Chandra Bozelko served more than six years in a maximum-security facility in Connecticut. While inside she became the first incarcerated person with a regular byline in a publication outside of the facility. Her “Prison Diaries" column ran in The New Haven Independent. Her work has earned several professional awards from the Society of Professional Journalists, the Los Angeles Press Club, The National Federation of Press Women and more. Her columns now appear regularly in The National Memo.

How The Republican Party Endangers The Health Of American Kids

How The Republican Party Endangers The Health Of American Kids

When it comes to children’s health, there are two terrifying headlines this week. The Washington Post reports that “CDC data shows highest level yet of vaccine exemptions for kindergartners.” The New York Times says, “At Least 2 Million Children Have Lost Medicaid Insurance This Year.” These interlinking stories are both the results of decisions by Republicans to put MAGA anti-vaccine politics above children.

Vaccination refusal for kindergarteners increased from 2.6 percent during the 2021-2022 school year to three percent in 2022-2023, the Centers for Disease Control and Prevention found in its most recent review of vaccination records. Every state and Washington, D.C., requires proof of vaccination for measles, whooping cough, and polio at a minimum. Every state allows exemptions for health reasons, but an increasing number of states allow them on religious or “philosophical” grounds.

No, it’s not just MAGA parents who refuse to participate responsibly in civil society by protecting their and other children. But the big increase, according to a December 2022 survey from Kaiser Family Foundation, is among Republicans. “Among Republicans and Republican-leaning independents, there has been a 24 percentage-point increase in the share” of people who say “parents should be able to decide not to vaccinate their school-age children, even if this creates health risks for others.” That’s an increase from 20% in 2019—before the pandemic and MAGA vaccine hysteria—to 44 percent in 2022.

Plenty of those kids and their school and playmates who either aren’t vaccinated or are put at greater risk by being exposed to unvaxxed kids don’t have health insurance anymore since pandemic-era expansions ended; more than 2 million of their policies, as the Times reports. It’s not clear how many have found coverage from other sources, Medicaid expert Joan Alker told the Times. She estimates that there are at least 1 million children without coverage.
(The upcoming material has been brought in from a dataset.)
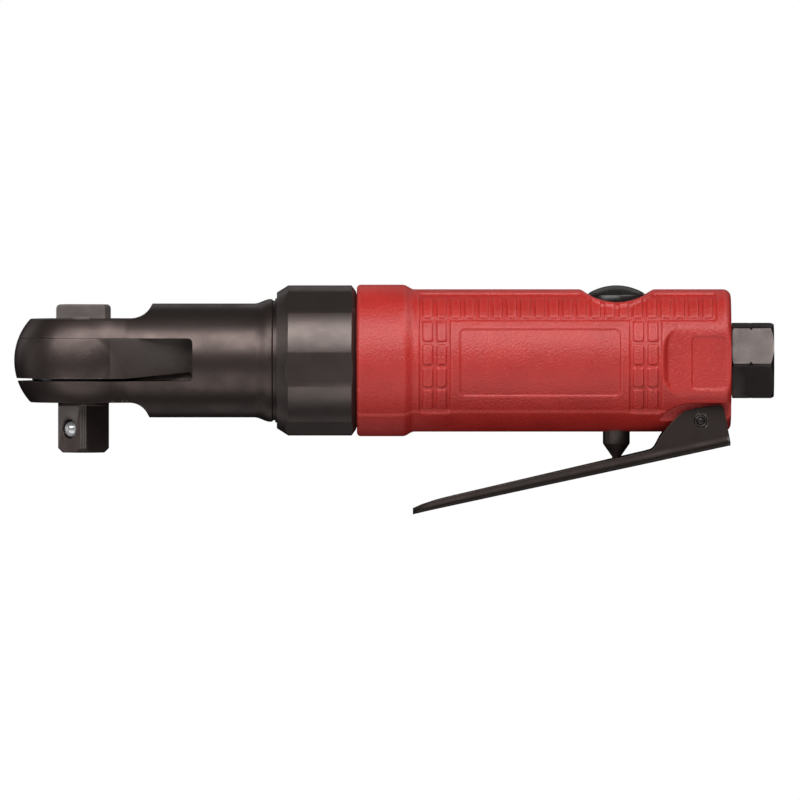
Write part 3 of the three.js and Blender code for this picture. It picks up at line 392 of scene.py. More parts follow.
HANDLE_RADIUS = 16.87
HANDLE = {"front": 64.75, "collar": 17.95, "collar_to": 75.6, "straight": 78.4, "back": 153.3,
          "front_hole": 15.0, "back_hole": 11.0}
EDGE = {"front": 0.9, "back": 1.9}
FACET = {"at": 15.1, "front": 138.2, "half": 9.0, "corner": 5.5, "slope": 1.6}
POCKET = {"inside": 9.3, "roof": 9.9, "full": 144.6, "start": 134.4, "rise": 9.0}
SADDLE = {"at": 126.3, "radius": 13.6, "floor": 13.9}
RELIEF = {"depth": 0.42, "edge": 0.34, "corner": 0.55, "frame_corner": 0.8, "fade_from": 16.0, "fade": 0.6}
FRAME = {"side": 0.9, "end": 0.4, "rib": 0.5, "saddle": 1.0}  # width of the sunk frame round the raised cells
ROWS = [(9.45, 4.83), (4.03, -0.78), (-1.42, -6.04), (-6.75, -11.35)]
COLUMNS = [(79.5, 86.8), (129.2, 136.8)]
COLUMN_FOOT = -12.34
LADDER = {"from": 79.5, "to": 149.8, "low": 9.6, "high": 16.0, "cell_low": 10.4, "cell_high": 14.9,
          "pitch": 3.31, "cell": 2.2}
PANEL = {"x": (89.1, 127.0), "z": (-8.2, 7.65), "corner": 1.3, "depth": 0.34}
FACET_PANEL = {"x": (143.9, 152.0), "z": (-6.75, 5.92), "corner": 1.0, "depth": 0.3}
BLEND = {"facet": 0.6, "pocket_wall": 0.5, "pocket": 0.3, "saddle": 0.45}  # how softly the limits meet
STEP = 0.26  # spacing of the handle's surface points


def skin(x, radius, turn):
    """A closed surface round the x axis from grids of x, distance from the axis and angle."""
    rows, columns = radius.shape
    vertices = np.stack([x, radius * np.cos(turn), radius * np.sin(turn)], axis=-1).reshape(-1, 3)
    faces = []
    for row in range(rows - 1):
        here, there = row * columns, (row + 1) * columns
        for i in range(columns):
            j = (i + 1) % columns
            faces.append([here + i, here + j, there + j, there + i])
    faces.append(list(range(columns - 1, -1, -1)))
    faces.append([(rows - 1) * columns + i for i in range(columns)])
    return new_mesh(vertices, faces)


def around(height):
    """Distance round the handle from its side to a given height."""
    return HANDLE_RADIUS * math.asin(height / HANDLE_RADIUS)


def rounded_box(x, u, low, high, corner):
    """Signed distance from a rounded rectangle, negative inside."""
    middle = [(a + b) / 2 for a, b in zip(low, high)]
    half = [(b - a) / 2 - corner for a, b in zip(low, high)]
    dx = np.abs(x - middle[0]) - half[0]
    du = np.abs(u - middle[1]) - half[1]
    outside = np.hypot(np.maximum(dx, 0), np.maximum(du, 0))
    return outside + np.minimum(np.maximum(dx, du), 0) - corner


def ease(distance, edge):
    """1 well inside, 0 well outside, with a soft wall edge wide."""
    t = np.clip(0.5 - distance / edge, 0, 1)
    return t * t * (3 - 2 * t)


def soft_min(a, b, reach):
    h = np.clip(0.5 + (b - a) / (2 * reach), 0, 1)
    return b * (1 - h) + a * h - reach * h * (1 - h)


def soft_max(a, b, reach):
    return -soft_min(-a, -b, reach)


def saddle_floor(x):
    """Height of the hollow in which the speed knob lies."""
    run = np.clip(np.abs(x - SADDLE["at"]), 0, SADDLE["radius"] - 0.01)
    return SADDLE["floor"] + SADDLE["radius"] - np.sqrt(SADDLE["radius"] ** 2 - run * run)


def relief(x, u):
    """How deep the moulded pattern lies at a point x along and u round the side."""
    side, rib = FRAME["side"], FRAME["rib"]
    low, high = (LADDER["from"], around(LADDER["low"])), (LADDER["to"], around(LADDER["high"]))
    sink = rounded_box(x, u, low, high, RELIEF["frame_corner"])
    for start, end in COLUMNS:
        low, high = (start, around(COLUMN_FOOT)), (end, around(LADDER["low"]) + OVER)
        sink = np.minimum(sink, rounded_box(x, u, low, high, RELIEF["frame_corner"]))
    height = HANDLE_RADIUS * np.sin(np.clip(u / HANDLE_RADIUS, -1.5, 1.5))
    sink = np.maximum(sink, height - (saddle_floor(x) - FRAME["saddle"]))
    proud = np.full_like(x, FAR)
    first = LADDER["from"] + side
    count = int((LADDER["to"] - FRAME["end"] - first) / LADDER["pitch"]) + 1
    for i in range(count):
        left = first + i * LADDER["pitch"]
        cell = rounded_box(x, u, (left, around(LADDER["cell_low"])),
                           (left + LADDER["cell"], around(LADDER["cell_high"])), RELIEF["corner"])
        proud = np.minimum(proud, cell)
    for start, end in COLUMNS:
        middle = (start + end) / 2
        for left, right in ((start + side, middle - rib), (middle + rib, end - side)):
            for high, low in ROWS:
                cell = rounded_box(x, u, (left, around(low)), (right, around(high)), RELIEF["corner"])
                proud = np.minimum(proud, cell)
    depth = RELIEF["depth"] * (ease(sink, RELIEF["edge"]) - ease(proud, RELIEF["edge"]))
    low, high = ((PANEL["x"][i], around(PANEL["z"][i])) for i in (0, 1))
    return depth + PANEL["depth"] * ease(rounded_box(x, u, low, high, PANEL["corner"]), RELIEF["edge"])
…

That information comes, again, from the Kaiser Family Foundation, which has been following the “unwinding” of Medicaid coverage since the pandemic expansion of the program expired. That’s just among the 21 states that report the data on who has been kicked off the program by age.

“As of November 8, 2023, at least 2,006,000 children had been disenrolled out of 5,238,000 total disenrollments in the 21 states” KFF reports. Here’s the chart of those 21 states. It’s pretty clear that some of the reddest states have been the most effective in taking health care away from children.

Bar chart showing percentage of children dropped from Medicaid in 21 states reporting that data.

The Medicaid unwinding process has been complicated and difficult for most states. Through the pandemic, Medicaid enrollees didn’t have to continuously prove their eligibility for benefits and 21.2 million people, including children, were added to the program during the pandemic. Some states (mostly the blue ones) worked hard to reach out to enrollees to explain to them how to keep their families covered. And some states (lots of the red ones) were less proactive in helping their citizens.

Both issues are political, and the results are children subject to harm. Kicking kids off of Medicaid and promoting the idea that vaccinations are dangerous and that public health isn’t as important as MAGA beliefs are part and parcel of the Republican ideology these days. That would be the self-proclaimed “party of life,” forcing children to be born so that they can then be neglected and out-and-out harmed by Republican policies.